Ainsi la pièce tache de peindre le portait d'un homme de politique au bout de la ruine. En dénonçant la corruption du pouvoir et les clans de voyous qui font main basse sur le pays et dans lesquels l’on ne peut que voir la rapacité criminelle de la belle-famille et des gendres de Ben Ali et l’absence de liberté de la presse (rappelons que "Reporters sans frontières" a classé la Tunisie parmi les nations où la situation de la presse est la plus noire au monde .

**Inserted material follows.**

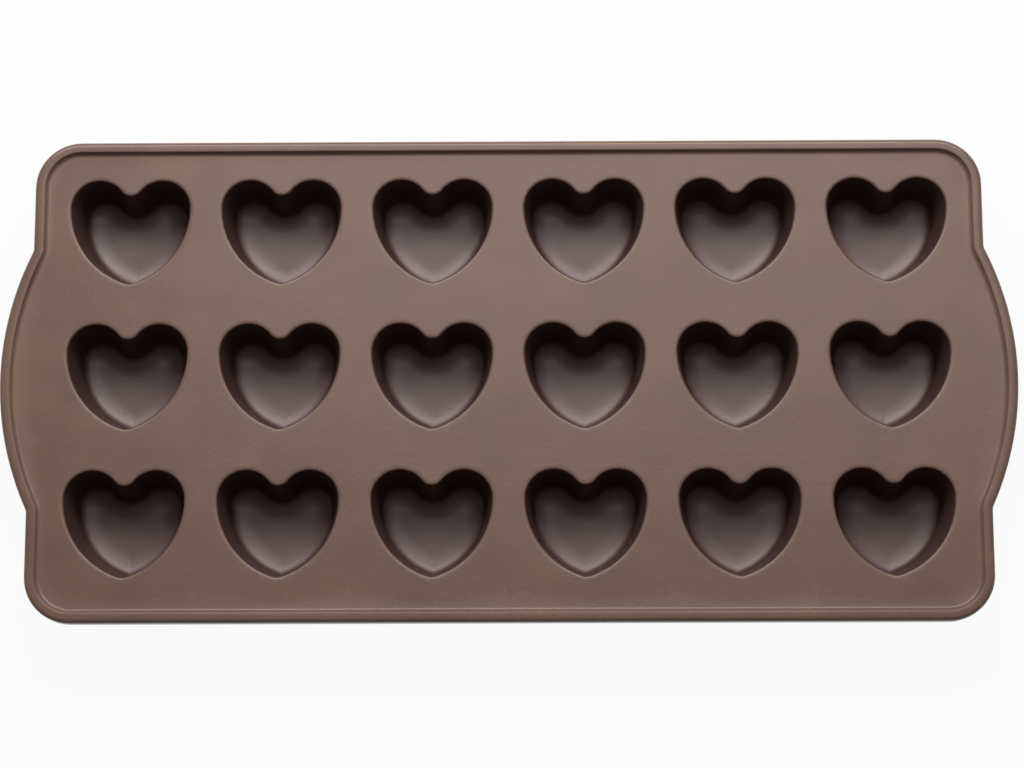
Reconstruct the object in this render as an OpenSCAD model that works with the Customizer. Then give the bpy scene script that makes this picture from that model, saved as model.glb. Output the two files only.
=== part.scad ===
// Flexible tray of heart shaped cups for casting chocolate, moulded in one piece of silicone.
// The face with the openings looks up along Z. X runs along the tray and Y across it.
// The origin is under the middle of the tray, at the level of the cup bottoms that it stands on.

/* [Heart opening] */
// Radius of the two round lobes, at the face
lobe_radius = 6.65; // [5.5:0.05:8]
// Distance between the centres of the two lobes
lobe_spacing = 13.7; // [12:0.1:15]
// Radius of the long curves that run from the lobes to the tip
flank_radius = 18.2; // [16:0.05:24]
// Radius of the tip, seen from above
tip_radius = 3.3; // [2:0.05:5]
// Radius of the notch between the lobes, seen from above
cleft_radius = 2; // [1.6:0.05:3]

/* [Cavity] */
// Depth of each cavity below the face
cavity_depth = 13; // [8:0.5:20]
// Slope of the cavity wall away from upright, in degrees
wall_draft = 8; // [3:0.5:12]
// Rounding where the face turns down into the wall
lip_radius = 0.6; // [0.2:0.1:0.8]
// Rounding between the wall and the floor
floor_fillet = 1.5; // [0.6:0.1:2]
// Radius of the shallow dish that lifts the floor towards the wall
dish_radius = 11; // [9:0.5:30]

/* [Cup] */
// Thickness of the cup wall round the cavity
cup_wall = 1.5; // [0.8:0.1:2]
// Thickness of the cup under the cavity floor
cup_floor = 1.5; // [0.8:0.1:4]
// Rounding between the outside of the cup and its bottom
heel_radius = 2.4; // [0.8:0.1:3]

/* [Pattern] */
// Hearts along the tray
columns = 6; // [1:1:8]
// Hearts across the tray
rows = 3; // [1:1:5]
// Face between two hearts of a row
column_gap = 6; // [5:0.1:12]
// Face between two rows of hearts
row_gap = 8; // [5:0.1:14]
// Face between the outer hearts and the two ends, rim included
end_margin = 7.35; // [6:0.05:20]
// Face between the lobes of the first row and the side, rim included
lobe_margin = 8; // [6:0.05:20]
// Face between the tips of the last row and the side, rim included
tip_margin = 9.3; // [6:0.1:20]

/* [Sheet] */
// Thickness of the sheet that joins the cups
sheet_thickness = 2; // [1:0.1:4]
// Radius of the four corners of the tray, seen from above
corner_radius = 10; // [6:0.5:16]
// Distance that each ear bulges past its end of the tray
ear_reach = 6.5; // [3:0.1:12]
// Width of each ear where it leaves the tray
ear_width = 57.2; // [30:0.1:70]

/* [Rim] */
// Width of the raised rim, from the edge of the tray to the face
rim_width = 3.2; // [2.5:0.1:5]
// Height of the rim above the face
rim_height = 1; // [0.6:0.1:2]
// Distance that the rim hangs below the sheet
rim_drop = 0.8; // [0.2:0.1:2]
// Rounding of the upper outer edge of the rim
rim_round = 1; // [0.3:0.1:1.2]
// Rounding of the lower outer edge of the rim
rim_heel = 0.5; // [0.2:0.1:1]
// Width of the slope from the top of the rim down to the face
rim_slope = 1.2; // [0.5:0.1:1.4]
// Rounding at the top of that slope
slope_round = 0.4; // [0.2:0.1:0.5]

/* [Hidden] */
$fn = 96;

// Flat steps that draw the fillet of a cavity and the heel of a cup
heart_steps = 3;
// Flat steps that draw the lip of a cavity
lip_steps = 2;
// Flat steps that draw the dish of a cavity floor
dish_steps = 2;
// Flat steps that draw each rounding of the rim
rim_steps = 5;
// How far a cutter reaches past the surface that it cuts
reach = 1;
// How far two rounds of the heart run into each other, so that they cross cleanly
seam_lap = 0.03;

// A length kept to a thousandth of a millimetre, so that rounds that meet have the very same ends.
function thousandth(length) = round(length * 1000) / 1000;

lobe_x = lobe_spacing / 2;
flank_x = flank_radius - lobe_radius - lobe_x;
tip_y = -thousandth(sqrt(pow(flank_radius - tip_radius, 2) - pow(flank_x, 2)));
cleft_y = thousandth(sqrt(pow(lobe_radius + cleft_radius, 2) - pow(lobe_x, 2)));
heart_width = lobe_spacing + 2 * lobe_radius;
heart_height = lobe_radius - tip_y + tip_radius;

column_pitch = heart_width + column_gap;
row_pitch = heart_height + row_gap;
tray_length = columns * column_pitch - column_gap + 2 * end_margin;
tray_width = rows * row_pitch - row_gap + lobe_margin + tip_margin;
first_lobe_y = tray_width / 2 - lobe_margin - lobe_radius;

face_z = cavity_depth + cup_floor;
rim_top_z = face_z + rim_height;
sheet_bottom_z = face_z - sheet_thickness;
rim_bottom_z = sheet_bottom_z - rim_drop;

ear_radius = (pow(ear_width / 2, 2) + pow(ear_reach, 2)) / (2 * ear_reach);
ear_x = tray_length / 2 + ear_reach - ear_radius;

// A round of a section: points [inset, height] on a circle about a centre, from one angle to another.
function arc(centre, radius, from, to, steps) = [
    for (i = [0 : steps])
        let (a = from + (to - from) * i / steps)
            [thousandth(centre[0] + radius * cos(a)), thousandth(centre[1] + radius * sin(a))]
];

// Side of a cavity or cup as [inset, height] points, from its top down to its floor.
// The face is at zero. A cavity turns in at its lip. A cup has no lip: it starts inside the sheet,
// with one more point where it leaves the sheet. The wall is straight and drafted. The fillet runs
// into the dish, or ends level where there is no dish, and the dish ends level at its reach.
function side(top, lip, fillet, depth, dish, dish_reach) =
    let (
        down = [sin(wall_draft), -cos(wall_draft)],
        inward = [cos(wall_draft), sin(wall_draft)],
        wall_top = lip * (inward - [0, 1]),
        from_wall = wall_top + fillet * inward,
        dish_centre = [dish_reach, dish - depth],
        offset = from_wall - dish_centre,
        wall_run = dish > 0
            ? sqrt(pow(offset * down, 2) - offset * offset + pow(dish - fillet, 2)) - offset * down
            : (from_wall[1] - fillet + depth) / cos(wall_draft),
        centre = from_wall + wall_run * down,
        meet = dish > 0 ? 180 + atan((dish_centre[1] - centre[1]) / (dish_reach - centre[0])) : 270
    )
    concat(
        lip > 0
            ? concat([[0, top]], arc([0, -lip], lip, 90, wall_draft, lip_steps))
            : [for (z = [top, -sheet_thickness]) [thousandth(-z * tan(wall_draft)), z]],
        arc(centre, fillet, 180 + wall_draft, meet, heart_steps),
        dish > 0
            ? [for (i = [1 : dish_steps]) arc(dish_centre, dish, meet, 270, dish_steps)[i]]
            : []
    );

// How far the cavity wall, carried up to the face, stands inside the opening.
wall_setback = lip_radius * cos(wall_draft)
    - lip_radius * (1 - sin(wall_draft)) * tan(wall_draft);
cup_grow = thousandth(cup_wall / cos(wall_draft) - wall_setback);

// The floor is level from the middle of each lobe inwards.
cavity_side = side(reach, lip_radius, floor_fillet, cavity_depth, dish_radius, lobe_radius - 0.05);
cup_side = side(-sheet_thickness / 2, 0, heel_radius, face_z, 0, 0);

// A round well or boss about the Z axis, whose side follows the given points.
module turned(radius, points, angle) {
    kept = [for (p = points) if (p[0] < radius) [radius - p[0], p[1]]];
    rotate_extrude(angle = angle)
        polygon(concat([[0, points[0][1]]], kept, [[0, lookup(radius, points)]]));
}

// The post of material between the lobes: the side is the same, seen from its other face.
module cleft_post(radius, points) {
    top = points[0];
    foot = points[len(points) - 1];
    rotate_extrude()
        polygon(concat(
            [[0, top[1] + reach], [radius + top[0], top[1] + reach]],
            [for (p = points) [radius + p[0], p[1]]],
            [[radius + foot[0], foot[1] - reach], [0, foot[1] - reach]]
        ));
}

// One half of the heart below the lobes, bounded by one flank.
module flank_side(radius, points) {
    translate([-flank_x, 0, 0])
        rotate([0, 0, 180]) turned(radius, points, 180);
}

// A heart with its lobe centres on the X axis and its tip towards -Y. It is made of rounds that
// all follow one side, so the wall, its draft and its fillet run evenly round the outline.
module heart(grow, points) {
    top_z = points[0][1];
    floor_z = points[len(points) - 1][1];
    flank_run = flank_radius + 2 * grow;
    wedge_x = flank_run * flank_x / (flank_radius - tip_radius);
    wedge_y = flank_run * tip_y / (flank_radius - tip_radius);
    difference() {
        union() {
            for (half = [0, 1])
                mirror([half, 0, 0])
                    translate([lobe_x, 0, 0]) turned(lobe_radius + grow, points, 180);
            difference() {
                intersection() {
                    flank_side(flank_radius + grow, points);
                    mirror([1, 0, 0]) flank_side(flank_radius + grow, points);
                }
                translate([0, tip_y, floor_z - reach])
                    linear_extrude(top_z - floor_z + 2 * reach)
                        polygon([[0, 0], [-wedge_x, wedge_y], [wedge_x, wedge_y]]);
            }
            translate([0, tip_y - seam_lap, 0]) turned(tip_radius + grow, points, 360);
            translate([0, 0, floor_z])
                linear_extrude(top_z - floor_z)
                    polygon([
                        [-lobe_x, -reach], [lobe_x, -reach], [lobe_x, 0],
                        [0, cleft_y], [-lobe_x, 0]
                    ]);
        }
        translate([0, cleft_y - seam_lap, 0]) cleft_post(cleft_radius - grow, points);
    }
}

// Puts its children at each heart of the pattern, with the face at zero.
module each_heart() {
    for (row = [0 : rows - 1], column = [0 : columns - 1])
        translate([
            (column - (columns - 1) / 2) * column_pitch,
            first_lobe_y - row * row_pitch,
            face_z
        ]) children();
}

// A slab with rounded corners whose edge follows [inset, height] points from the bottom up.
module slab(length, width, radius, edge) {
    bottom = edge[0][1];
    top = edge[len(edge) - 1][1];
    straight_x = length / 2 - radius;
    straight_y = width / 2 - radius;
    rotate([90, 0, 90])
        translate([0, 0, -straight_x]) linear_extrude(2 * straight_x)
            polygon(concat(
                [for (p = edge) [width / 2 - p[0], p[1]]],
                [for (i = [len(edge) - 1 : -1 : 0]) [edge[i][0] - width / 2, edge[i][1]]]
            ));
    for (x = [0, 1], y = [0, 1])
        mirror([x, 0, 0]) mirror([0, y, 0]) translate([straight_x, straight_y, 0])
            rotate_extrude(angle = 90)
                polygon(concat([[0, bottom]], [for (p = edge) [radius - p[0], p[1]]], [[0, top]]));
    for (x = [0, 1])
        mirror([x, 0, 0]) translate([straight_x, straight_y, 0])
            rotate([90, 0, 0]) linear_extrude(2 * straight_y)
                polygon(concat([[0, bottom]], [for (p = edge) [radius - p[0], p[1]]], [[0, top]]));
}

// The two ears, each two mirrored slices of a round slab whose edge follows the same points.
module ears(inset, edge) {
    bottom = edge[0][1];
    top = edge[len(edge) - 1][1];
    radius = ear_radius - inset;
    half_angle = acos((tray_length / 2 - inset - reach - ear_x) / radius);
    for (x = [0, 1], y = [0, 1])
        mirror([x, 0, 0]) mirror([0, y, 0]) translate([ear_x, 0, 0])
            rotate_extrude(angle = half_angle)
                polygon(concat([[0, bottom]], [for (p = edge) [radius - p[0], p[1]]], [[0, top]]));
}

// The whole outline of the tray, ears included, drawn in by an inset.
module tray_outline(inset, edge) {
    slab(tray_length - 2 * inset, tray_width - 2 * inset, corner_radius - inset, edge);
    ears(inset, edge);
}

rim_edge = concat(
    arc([rim_heel, rim_bottom_z + rim_heel], rim_heel, 270, 180, rim_steps),
    arc([rim_round, rim_top_z - rim_round], rim_round, 180, 90, rim_steps)
);
face_edge = concat(
    [[0, face_z]],
    arc([-rim_slope, rim_top_z - slope_round], slope_round, 45, 90, rim_steps),
    [[-rim_slope, rim_top_z + reach]]
);
underside_edge = [[0, rim_bottom_z - reach], [0, sheet_bottom_z]];

// Sheet with its raised rim, before the cups are added.
module sheet() {
    difference() {
        tray_outline(0, rim_edge);
        tray_outline(rim_width, face_edge);
        tray_outline(rim_width, underside_edge);
    }
}

module mould() {
    color("#6b5448")
        difference() {
            union() {
                sheet();
                each_heart() heart(cup_grow, cup_side);
            }
            each_heart() heart(0, cavity_side);
        }
}

mould();
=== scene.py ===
# %% [markdown]
# # A silicone mould for chocolate hearts
# The object is one flexible tray: a thin sheet with a raised rim, a curved ear at each end for
# pulling it off, and three rows of six heart shaped cups. It was moulded in one shot, so it is
# made here as one closed skin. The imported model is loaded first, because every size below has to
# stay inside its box.

# %% Load the frame
import math

import bmesh
import bpy
import numpy as np
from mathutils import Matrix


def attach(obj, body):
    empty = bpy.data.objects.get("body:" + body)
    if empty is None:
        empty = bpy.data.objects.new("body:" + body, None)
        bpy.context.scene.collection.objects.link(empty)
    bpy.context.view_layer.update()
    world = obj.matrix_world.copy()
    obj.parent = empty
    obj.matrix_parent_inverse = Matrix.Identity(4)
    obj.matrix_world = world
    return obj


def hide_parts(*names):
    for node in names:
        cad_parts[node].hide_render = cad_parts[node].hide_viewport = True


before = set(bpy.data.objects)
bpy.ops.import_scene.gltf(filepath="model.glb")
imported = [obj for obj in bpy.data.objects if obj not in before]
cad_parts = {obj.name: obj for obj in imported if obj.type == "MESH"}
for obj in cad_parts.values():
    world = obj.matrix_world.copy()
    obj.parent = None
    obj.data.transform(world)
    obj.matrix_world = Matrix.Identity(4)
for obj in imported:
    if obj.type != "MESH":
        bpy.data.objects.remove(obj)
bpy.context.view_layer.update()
MM = 0.001

# %% [markdown]
# ## Camera
# The tray was photographed from above, a little from its front side. The lens is long, so the
# rows keep almost the same size from front to back. The camera is set by its place and three
# turns; `ZYX` applies the roll first, then the sideways lean, then the tilt.

# %% Set the camera
LENS, SENSOR_WIDTH, FAR_END = 94.57, 36.0, 20.0
CAMERA_PLACE = 0.0050, -0.1090, 0.5845
CAMERA_TURNS = 0.1867, 0.0073, -0.0039

camera_data = bpy.data.cameras.new("camera")
camera_data.lens = LENS
camera_data.sensor_width = SENSOR_WIDTH
camera_data.clip_end = FAR_END
camera = bpy.data.objects.new("camera", camera_data)
bpy.context.scene.collection.objects.link(camera)
camera.location = CAMERA_PLACE
camera.rotation_mode = "ZYX"
camera.rotation_euler = CAMERA_TURNS
bpy.context.scene.camera = camera
print("camera stands", round(camera.location.z, 4), "m above the table")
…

Voila un extrait du pièce :
Amnésia est une pièce thèse avec un propos ambigüe, ambivalent. Il nous faut déchiffrer ce travail au regard des conditions dans lesquels il a été créé , en 2010, époque dominée par les abus de pouvoir, la violence policière, la délation, la surveillance étroite exercée sur les habitants… Toutes choses impensables à formuler ouvertement dans la vie courante dressées par le génie de Fadhel Jaibi et de Jalila Baccar pour qui le théâtre est un acte politique dans toutes ses dimensions, ses genres et ses finalités .
Et depuis la révolution tunisienne, la pièce a entamé une tournée en France où les gens regardaient Jalila Baccar et Fadhel Jaïbi comme des extra-terrestres pour oser dire tout haut ce que chacun pensait tout bas, ou mieux, s’ingéniaient sans doute à ne même plus oser penser.